Le foie, un espoir révolutionnaire contre le cancer?
Des chercheurs ont révélé pourquoi le cancer pourrait se développer de manière plus agressive chez les patients souffrant d’une inflammation du foie. Cette étude, menée par des chercheurs du Centre Abramson pour le Cancer et de l’École de Médecine Perelman de l’Université de Pennsylvanie aux États-Unis, a été publiée le 19 avril dans la revue Nature Immunology et mise en avant sur le site Eurek Alert.
L’inflammation du foie est associée à de pires résultats pour les patients atteints de cancer, affectant l’évolution et l’aggravation de la maladie. Commonément observée comme un effet secondaire des cancers, cette inflammation provoque chez les cellules hépatiques la sécrétion de protéines appelées amyloïde A (ou SAA), qui se dispersent à travers le corps et entravent la capacité des cellules T – un élément clé de la réponse immunitaire anti-cancer – à infiltrer et attaquer les tumeurs dans d’autres régions.
Gregory Beatty, médecin, docteur en philosophie, professeur associé en hémato-oncologie, et directeur de la recherche clinique et translationnelle du Centre de Recherche sur le Cancer du Pancréas de Pennsylvanie, exprime le désir de mieux comprendre pourquoi certains cancers résistent ou répondent aux thérapies immunitaires. Les résultats de cette étude soulignent que les cellules du foie, en libérant les protéines SAA, agissent comme un point de contrôle immunitaire qui régule l’immunité contre le cancer, offrant ainsi une cible thérapeutique prometteuse.
Cette recherche s’appuie sur des études précédentes menées par l’équipe sur l’inflammation du foie dans un contexte de cancer, mettant en lumière comment le cancer du pancréas favorise la métastase hépatique. De plus, une observation de 2021 a révélé que l’inflammation systémique, impliquant les mêmes molécules que dans le cancer du foie, était liée à des réponses moins favorables aux thérapies immunitaires chez les patients atteints de cancer du pancréas.
Modèles de souris
En étudiant des souris atteintes de cancer du pancréas, les chercheurs ont mesuré le degré d’infiltration des cellules T dans les tumeurs pancréatiques, un indicateur clé de l’activité immunitaire anti-tumorale. Les souris avec moins de cellules T infiltrées dans leurs tumeurs tendaient à présenter une inflammation hépatique plus prononcée.
Ces souris avaient également des signes plus forts du chemin inflammatoire appelé « IL-6/JAK/STAT3 », le même chemin mis en évidence dans les études de 2019 sur le cancer hépatique. L’activation de STAT3 dans les cellules du foie était associée à une réduction de la production de cellules immunitaires appelées cellules dendritiques, essentielles aux réponses naturelles des cellules T. En éliminant STAT3 des cellules hépatiques, la production de cellules dendritiques et l’activité des cellules T augmentaient.

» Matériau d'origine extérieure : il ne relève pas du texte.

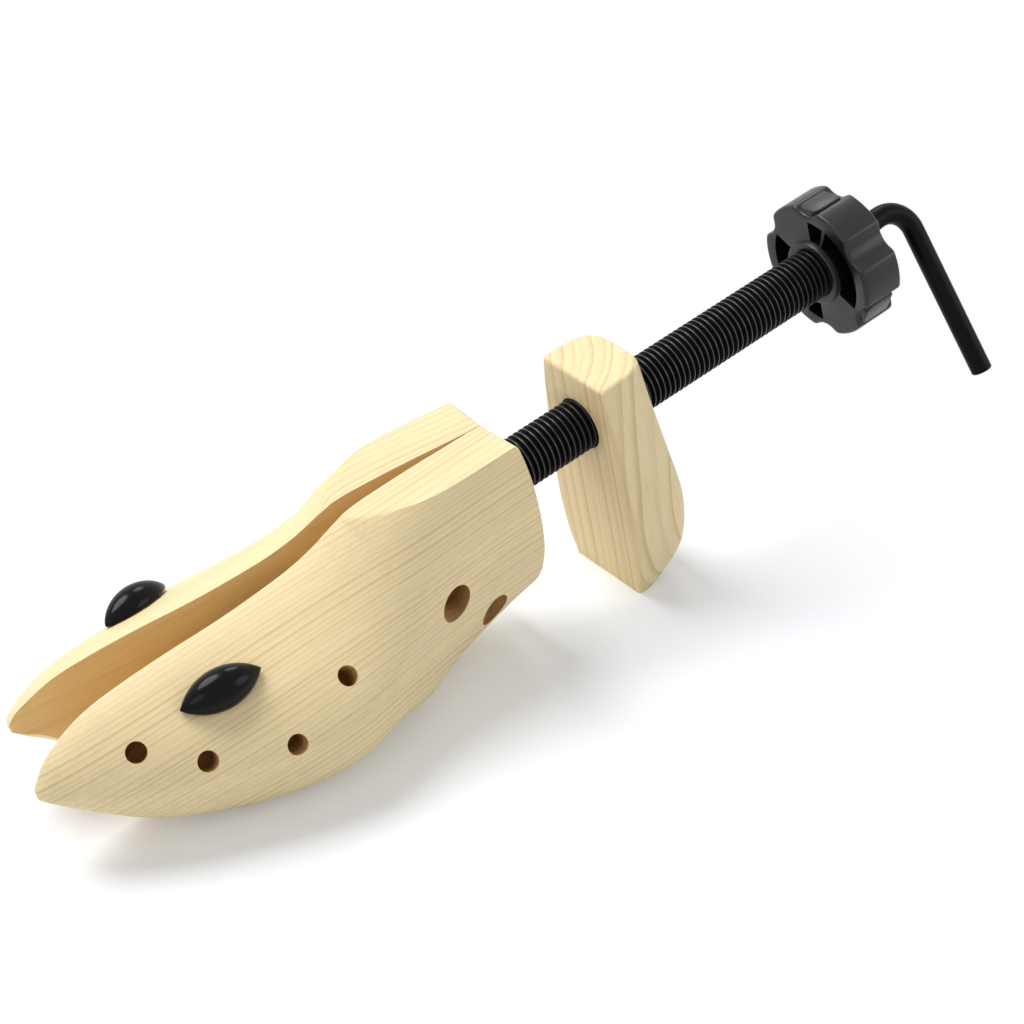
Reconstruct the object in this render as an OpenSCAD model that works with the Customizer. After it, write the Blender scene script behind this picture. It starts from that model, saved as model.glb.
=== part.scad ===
/* [Toe halves] */
// tail end to toe tip of each half, mm
toe_length = 188.8; // [180:0.2:195]
// widest half width at the ball of the foot, mm
ball_width = 42.2; // [38:0.2:44]
// angle each half stands open from the middle, degrees
open_angle = 3.6; // [3.4:0.1:3.8]
// saw gap left on each inner face, mm
saw_gap = 0.15; // [0.15:0.05:0.3]
// how much shorter the left toe is sanded, mm
left_toe_trim = 6.5; // [0:0.5:7]
// tilt of the screw line above the ground, degrees
tilt = 11.93; // [11.9:0.01:12]
// height of the screw line above the ground at its zero point, mm
line_height = 64; // [63.8:0.1:64.4]

/* [Plug holes and plugs] */
// radius of the small plug holes, mm
plug_hole_r = 3.4; // [3.3:0.05:3.6]
// depth of the small plug holes, mm
plug_hole_depth = 12.5; // [11.5:0.5:13]
// radius of the two large blind holes in each tail, mm
big_hole_r = 6.3; // [6:0.1:6.5]
// plug length from tip to tip, mm
plug_length = 29; // [27:0.5:30]
// plug width, mm
plug_width = 13.6; // [13:0.2:14.5]
// gap between the plug and the wood under it, at the middle, mm
plug_stand_off = 1; // [0.9:0.1:1.5]
// plug height above its flat base, mm
plug_height = 7.6; // [7:0.2:8]
// plug stem radius, mm
plug_stem_r = 3.32; // [3.3:0.01:3.34]

/* [Screw tube and knob] */
// outside radius of the screw tube, mm
tube_r = 9.5; // [9.5:0.01:9.52]
// radius of the plain journal in the tail bracket, mm
journal_r = 7.5; // [7.4:0.05:7.5]
// radius of the bore for the key rod, mm
rod_bore_r = 4.08; // [4.05:0.01:4.1]
// knob radius over its lobes, mm
knob_r = 26.2; // [25.6:0.1:26.4]
// knob thickness, mm
knob_thick = 17.4; // [17:0.1:18]
// how deep the six finger hollows are cut, mm
hollow_depth = 3; // [2.5:0.1:3.2]
// distance of the knob front along the screw line, mm
knob_at = 134.3; // [133:0.1:136]

/* [Heel block] */
// distance of the heel front along the screw line, mm
heel_at = 21.7; // [20:0.1:24]
// widest half width of the heel block, mm
heel_width = 22.2; // [21.5:0.1:23]
// deepest size of the heel block along the screw line, mm
heel_depth = 29.8; // [29:0.2:31]

/* [Key rod and spreader] */
// key rod radius, mm
rod_r = 4; // [3.98:0.01:4]
// distance of the bent leg along the screw line, mm
leg_at = 180.6; // [178:0.1:184]
// length of the bent leg from the screw line, mm
leg_length = 66.8; // [64:0.2:70]
// swing of the leg from straight down, degrees
leg_swing = 32; // [20:1:40]
// centre line radius of the bend, mm
bend_r = 11; // [10:0.5:13]
// half width of the spreader over its round cheeks, mm
spreader_half = 10; // [9.9:0.05:10]

/* [Hidden] */
// pieces of one bent rod run into each other by this much
lap = 0.05;
// the frame's zero lies under the middle of the whole part
origin_x = 4.71;
origin_y = 0;
// hinge line of both halves and tail end along the screw line
hinge_at = -22;
tail_at = -16;
tail_back = tail_at - hinge_at;
pin_y = 9;
pin_r = 2.5;
// one row a station: distance from hinge, half width, height of widest line, top, underside,
// upper power, lower power, lift of the underside's inner edge
half_rows = [
    [-6, 24.3, -3, 23.9, -44.6, 3.8, 2.1, 0],
    [8, 23.4, -3.5, 24.9, -46.8, 3.8, 2.2, 0],
    [24, 24.4, -4.5, 26.1, -49.2, 3.5, 2.3, 0],
    [40, 26.9, -6, 26.9, -50.6, 2.4, 2.5, 0],
    [52, 31, -8, 26.9, -50.1, 1.62, 2.8, 0],
    [60, 33.6, -9.2, 24.9, -48.4, 1.5, 2.85, 0],
    [68, 35.8, -10.2, 22.4, -46.4, 1.44, 2.7, 0],
    [78, 39.2, -11, 20.6, -44.4, 1.38, 2.7, 0],
    [90, 42.2, -11.2, 20, -41.9, 1.32, 2.85, 0],
    [108, 41, -9.8, 20.1, -38.1, 1.38, 3, 0],
    [128, 35.6, -6.8, 21.3, -33.8, 1.38, 2.8, 0],
    [148, 28.2, -3.5, 21.7, -25.5, 1.46, 2.7, 2.4],
    [160, 22.6, -1.2, 20.7, -17.5, 1.5, 2.8, 5.8],
    [170, 16.2, 0.8, 17.4, -8.5, 1.6, 2.9, 5.8],
    [177, 10.2, 2.2, 13.1, -2.6, 1.75, 2.7, 3.4],
    [181, 5.8, 3.2, 8.6, 0.6, 1.9, 2.2, 1.5],
    [182.8, 3, 3.8, 5.8, 2, 2, 2, 0.4]
];
width_scale = ball_width / 42.2;
length_scale = (toe_length - 6) / 182.8;
row_last = len(half_rows) - 1;
// slope of column c at row i, from its neighbours
function slope(t, c, i) = i == 0 ? (t[1][c] - t[0][c]) / (t[1][0] - t[0][0])
    : i == len(t) - 1 ? (t[i][c] - t[i - 1][c]) / (t[i][0] - t[i - 1][0])
    : (t[i + 1][c] - t[i - 1][c]) / (t[i + 1][0] - t[i - 1][0]);
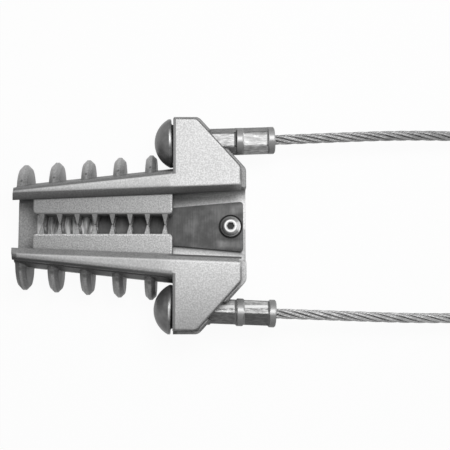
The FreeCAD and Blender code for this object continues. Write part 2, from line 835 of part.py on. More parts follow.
def build_head(label, side):
    """Mushroom head: domed cap, short rim band and a ball shoulder that seats in the ear."""
    body = doc.addObject("PartDesign::Body", label)
    body.Label = label
    profile = new_sketch(body, label + "_profile", "XZ_Plane")
    rise = "(dome_depth - dome_band)"
    cap = f"((pow(dome_radius; 2) + pow({rise}; 2)) / (2 * {rise}))"
    rim = "(dome_back - dome_band)"
    hole = "(sleeve_radius + fit_clearance)"
    shoulder_foot = "sqrt(pow(seat_radius; 2) - pow(dome_back; 2))"
    shoulder_end = f"sqrt(pow(seat_radius; 2) - pow({hole}; 2))"
    draw_outline(profile, [
        ("dome_back - dome_depth", "0"),
        ("sleeve_inset", "0"),
        ("sleeve_inset", hole),
        (shoulder_end, hole, "seat_radius"),
        ("dome_back", shoulder_foot),
        ("dome_back", "dome_radius"),
        (rim, "dome_radius", cap),
    ])
    turn = body.newObject("PartDesign::Revolution", label + "_turned")
    turn.Profile = profile
    turn.ReferenceAxis = (origin_axis(body, "X_Axis"), [""])
    turn.Angle = 360

    def band(edge, middle):
        return near(middle.x, size("dome_back")) and edge.Length > 2 * math.pi * size("dome_radius") - SLACK

    body.Tip = add_chamfer(body, turn, "dome_edge_bevel", band, label + "_band")
    place_terminal(body, side, "0")
    return body


def build_sleeve(label, side, roll):
    """Steel sleeve crimped on the rope in two hexagonal bites with collars between."""
    body = doc.addObject("PartDesign::Body", label)
    body.Label = label
    profile = new_sketch(body, label + "_profile", "XZ_Plane")
    bore = "(rope_radius + fit_clearance)"
    draw_outline(profile, [
        ("sleeve_inset", "0"),
        (f"{SLEEVE_END} - rope_depth", "0"),
        (f"{SLEEVE_END} - rope_depth", bore),
        (f"{SLEEVE_END} - sleeve_chamfer", bore),
        (SLEEVE_END, f"{bore} + sleeve_chamfer"),
        (SLEEVE_END, "sleeve_radius - sleeve_chamfer"),
        (f"{SLEEVE_END} - sleeve_chamfer", "sleeve_radius"),
        ("sleeve_inset", "sleeve_radius"),
    ])
    turn = body.newObject("PartDesign::Revolution", label + "_turned")
    turn.Profile = profile
    turn.ReferenceAxis = (origin_axis(body, "X_Axis"), [""])
    turn.Angle = 360
    flats = new_sketch(body, label + "_flats", "XZ_Plane", "0 - sleeve_radius")
    low = "crimp_flats / 2"
    high = "(sleeve_radius + crimp_run_out)"
    lean = f"crimp_slope * ({high} - {low})"
    last_end = f"({SLEEVE_END} - crimp_end_collar)"
    for finish in (f"({last_end} - crimp_length - crimp_gap)", last_end):
        start = f"({finish} - crimp_length)"
        draw_outline(flats, [
            (start, low),
            (finish, low),
            (f"{finish} + {lean}", high),
            (f"{start} - {lean}", high),
        ])
    bite = add_pocket(body, flats, "2 * sleeve_radius", label + "_bite")
    ring = body.newObject("PartDesign::PolarPattern", label + "_crimps")
    ring.Originals = [bite]
    ring.Axis = (origin_axis(body, "X_Axis"), [""])
    ring.Angle = 360
    ring.Occurrences = 6
    body.Tip = ring
    place_terminal(body, side, roll)
    return body


# Rope

def terminal_axis(side):
    """Ball centre and pointing direction of one terminal, measured from the narrow end."""
    centre = Vector(value_of(PIVOT_PLACE), side * value_of(PIVOT_SIDE), value_of(PIVOT_HEIGHT))
    turn = Rotation(side * size("splay_angle"), size("droop_angle"), 0)
    return centre, turn.multVec(Vector(1, 0, 0))


# Route of the rope beyond the sleeves, chosen by hand: half of it, from the left sleeve
# to the far end of the loop, then the other half. Distances are from the narrow end.
ROUTE_LEFT = [
    (182.0, 52.5, 19.6),
    (236.0, 54.4, 17.3),
    (283.0, 54.0, 12.6),
    (309.0, 42.2, 7.6),
    (325.0, 17.0, 3.9),
]
ROUTE_RIGHT = [
    (325.4, -15.0, 3.7),
    (309.8, -41.4, 7.3),
    (283.6, -54.2, 12.4),
    (236.0, -54.8, 17.1),
    (182.0, -52.7, 19.5),
]


def rope_points():
    """Corner points of the rope's centre line, from one sleeve's bore to the other's."""
    reach = value_of(f"{SLEEVE_END} - rope_depth")
    ends = []
    for side in (1, -1):
        centre, way = terminal_axis(side)
        ends.append(centre + way * reach)
    middle = [Vector(*point) for point in ROUTE_LEFT + ROUTE_RIGHT]
    return [ends[0]] + middle + [ends[1]]


def rope_path(points):
    """Straight runs joined by tangent arcs, each as large as its two runs allow."""
    edges = []
    start = points[0]
    for before, corner, after in zip(points, points[1:], points[2:]):
        way_in = (corner - before).normalize()
        way_out = (after - corner).normalize()
        turn = way_in.getAngle(way_out)
        setback = 0.45 * min((corner - before).Length, (after - corner).Length)
        radius = setback / math.tan(turn / 2)
        arc_start = corner - way_in * setback
        arc_end = corner + way_out * setback
        inward = (way_out - way_in).normalize()
        centre = corner + inward * (radius / math.cos(turn / 2))
        arc_middle = centre - inward * radius
        edges.append(Part.LineSegment(start, arc_start).toShape())
        edges.append(Part.Arc(arc_start, arc_middle, arc_end).toShape())
        print(f"rope turn {math.degrees(turn):.1f} degrees, radius {radius:.1f} mm")
        start = arc_end
    edges.append(Part.LineSegment(start, points[-1]).toShape())
    return Part.Wire(edges)


def build_rope():
    """Wire rope of the bail as one plain round tube along its route."""
    rope = doc.addObject("Part::Feature", "bail_rope")
    rope.Label = "bail_rope"
    points = rope_points()
    path = rope_path(points)
    way = (points[1] - points[0]).normalize()
    section = Part.Wire([Part.Circle(points[0], way, size("rope_radius")).toShape()])
    rope.Shape = path.makePipeShell([section], True, True)
    rope.Placement = Placement(Vector(-value_of(BODY_END) / 2, 0, 0), Rotation())
    expected = math.pi * size("rope_radius") ** 2 * path.Length
    print(f"rope length {path.Length:.1f} mm, volume {rope.Shape.Volume:.0f} of {expected:.0f} mm3")
    return rope


nodes = [
    build_casting(),
    build_jaw("wedge_jaw_left", 1),
    build_jaw("wedge_jaw_right", -1),
    build_plate(),
    build_washer(),
    build_screw(),
    build_head("bail_head_left", 1),
    build_head("bail_head_right", -1),
    build_sleeve("bail_sleeve_left", 1, "0"),
    build_sleeve("bail_sleeve_right", -1, "30"),
    build_rope(),
]
doc.recompute()

# Checks before anything is written

for item in doc.Objects:
    if "Invalid" in item.State or "Error" in item.State:
        raise RuntimeError(f"{item.Name} did not build: {item.State}")
for node in nodes:
    shape = node.Shape
    if shape.isNull() or not shape.isValid():
        raise RuntimeError(f"{node.Label} has no valid shape")

os.makedirs("parts", exist_ok=True)
for node in nodes:
    node.Shape.exportStep(f"parts/{node.Label}.step")
    box = node.Shape.BoundBox
    print(f"{node.Label}: solids {len(node.Shape.Solids)}, volume {node.Shape.Volume:.1f} mm3,"
          f" x {box.XMin:.1f} to {box.XMax:.1f}, y {box.YMin:.1f} to {box.YMax:.1f},"
          f" z {box.ZMin:.1f} to {box.ZMax:.1f}")
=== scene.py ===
import math

import bpy
from mathutils import Matrix, Vector


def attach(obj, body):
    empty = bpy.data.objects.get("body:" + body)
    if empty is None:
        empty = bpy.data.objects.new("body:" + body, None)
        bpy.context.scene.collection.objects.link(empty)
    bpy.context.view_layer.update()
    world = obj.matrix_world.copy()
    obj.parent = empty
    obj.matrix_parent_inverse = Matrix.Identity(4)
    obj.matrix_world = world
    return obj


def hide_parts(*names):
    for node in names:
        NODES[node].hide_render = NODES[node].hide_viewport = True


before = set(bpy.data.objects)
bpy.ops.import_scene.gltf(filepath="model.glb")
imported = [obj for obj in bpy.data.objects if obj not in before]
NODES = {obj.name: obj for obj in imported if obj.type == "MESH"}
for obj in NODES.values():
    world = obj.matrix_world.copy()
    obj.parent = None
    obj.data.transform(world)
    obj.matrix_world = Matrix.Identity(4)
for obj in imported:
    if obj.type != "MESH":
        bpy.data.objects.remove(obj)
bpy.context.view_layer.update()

# Wedge anchor clamp on a pale floor, lying on its hoop ribs, seen from above.
# X runs from the narrow cable end to the bail, Y across the clamp and Z up. Lengths in metres.

FULL_TURN = 2 * math.pi

IMAGE_SIDE = 450
SENSOR_WIDTH = 36.0
FOCAL_PIXELS = 912.0
CAMERA_TARGET = Vector((0.0547, -0.0011, 0.038))
CAMERA_SIDE = Vector((-0.0142, -0.1036, 1.0))
CAMERA_DISTANCE = 0.520

ROPE_DIAMETER = 0.006
ROPE_CURVE_STEPS = 24
ROPE_POINTS_PER_WIRE = 4
ROPE_ROUTE = [
    (0.06428, 0.05055, 0.02131),
    (0.11485, 0.05310, 0.01960),
    (0.16885, 0.05540, 0.01730),
    (0.21585, 0.05490, 0.01260),
    (0.24185, 0.04220, 0.00760),
    (0.25785, 0.01700, 0.00390),
    (0.25825, -0.01500, 0.00370),
    (0.24265, -0.04140, 0.00730),
    (0.21645, -0.05370, 0.01240),
    (0.16885, -0.05430, 0.01710),
    (0.11485, -0.05240, 0.01950),
    (0.06428, -0.05055, 0.02131),
]


def link(thing):
    """Put an object into the scene."""
    bpy.context.scene.collection.objects.link(thing)
    return thing


# Camera

def make_camera():
    """Camera above the ears, set a little towards the lower side of the picture."""
    data = bpy.data.cameras.new("camera")
    camera = link(bpy.data.objects.new("camera", data))
    data.sensor_width = SENSOR_WIDTH
    data.lens = SENSOR_WIDTH * FOCAL_PIXELS / IMAGE_SIDE
    data.clip_start = 0.01
    data.clip_end = 20
    away = CAMERA_SIDE.normalized()
    across = Vector((1, 0, 0))
    across = (across - away * across.dot(away)).normalized()
    upward = away.cross(across)
    turn = Matrix((across, upward, away)).transposed().to_4x4()
    camera.matrix_world = Matrix.Translation(CAMERA_TARGET + away * CAMERA_DISTANCE) @ turn
    bpy.context.scene.camera = camera


# Node helpers

def place(tree, kind, sockets=None, **settings):
    """Add a node, set it up and link or fill its inputs."""
    node = tree.nodes.new(kind)
    for name, value in settings.items():
        setattr(node, name, value)
    for key, value in (sockets or {}).items():
        socket = node.inputs[key]
        if isinstance(value, bpy.types.NodeSocket):
            tree.links.new(value, socket)
        else:
            socket.default_value = value
    return node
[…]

Au final, l’activation de STAT3 dans les cellules du foie avait un effet inhibiteur sur les cellules dendritiques et les cellules T en encourageant la production des protéines SAA ciblant les récepteurs sur les cellules immunitaires.
L’élimination des protéines SAA avait le même effet de rétablissement de l’immunité que l’élimination de STAT3, offrant des périodes de survie prolongées et une meilleure chance de guérison chez les souris chez qui les tumeurs pancréatiques avaient été chirurgicalement retirées.
Pour déterminer si ces résultats seraient applicables aux humains, les chercheurs ont mesuré les niveaux de SAA dans les tissus des patients ayant subi une chirurgie pour retirer des tumeurs pancréatiques. Ils ont découvert que ceux avec de faibles niveaux de SAA durant la chirurgie avaient significativement prolongé leur survie.
Un obstacle pour la thérapie immunitaire
Beatty souligne que ces résultats chez l’humain mettent en lumière l’importance clinique potentielle de leurs découvertes chez la souris. La prochaine étape est de voir si cibler le même chemin inflammatoire peut inverser l’inflammation chez les patients présentant déjà un cancer hépatique malin.
L’équipe de recherche se concentre maintenant sur des études précliniques et, à terme, des essais cliniques pour les agents inhibiteurs de STAT3 et de SAA, seuls ou en combinaison avec une thérapie immunitaire, dans l’espoir d’améliorer les résultats pour les patients atteints de cancer.